The image Jarvis sent to the Times shows the opening ceremonies before the first Little League game was played at the Little League park in Tadanac.

Specifically, the photo captured the moment before the first game when all players had their hats over their hearts as Kinsmen player David Carroll sang O Canada.

The date was May 30, 1953, a Saturday.

“The teams are ‘Legion vs Kinsmen,’” Jarvis began.

“In Canada, Little League baseball was first organized in 1951. By 1953, Trail had formed its first league,” she explained. “The four teams were the Legion, Gyro, Kinsmen, and Rotary.”

To mark the official opening of the League, the teams proudly paraded through downtown Trail.

Then, that Saturday 67 years ago, the crack of a bat from the new Tadanac field was heard for the first time.

Baseball must have been the talk of the town that week, given a crowd of over 1,000 spectators had gathered to watch the inaugural game.

“A year later a second field was constructed in Shaver’s Bench,” Jarvis said. “It became home to the Jaycee League.”

She says an intense rivalry developed between the leagues.

That competitive edge paid off eight years later when Trail won its first Little League provincial championship in 1962.

Five years later in 1967, Trail Little League won their first of five national championships.

In 1975, Andy Bilesky Park replaced the Tadanac and East Trail parks and is still in use today.

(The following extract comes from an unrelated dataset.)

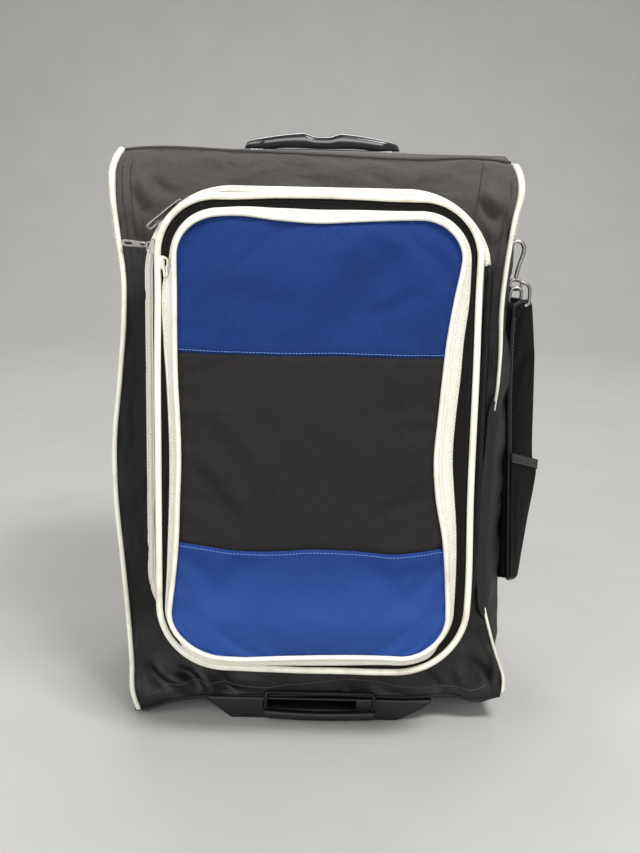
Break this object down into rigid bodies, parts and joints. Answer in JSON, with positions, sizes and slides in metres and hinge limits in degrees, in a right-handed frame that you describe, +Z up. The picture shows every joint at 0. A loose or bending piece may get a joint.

As the first ball field was in Tadanac, Jarvis offered a little background to that choice.

“The first houses in Tadanac were built by CM&S and rented to staff employees, and for many years, the neighbourhood was exclusive to CM&S management and the wealthy,” she said.

“It had its own police and fire departments, community hall, elementary school, tennis courts, ball park, and swimming pool, but Trail remained the commercial centre.”

Tadanac, incorporated in December 1922, amalgamated with the City of Trail in 1969.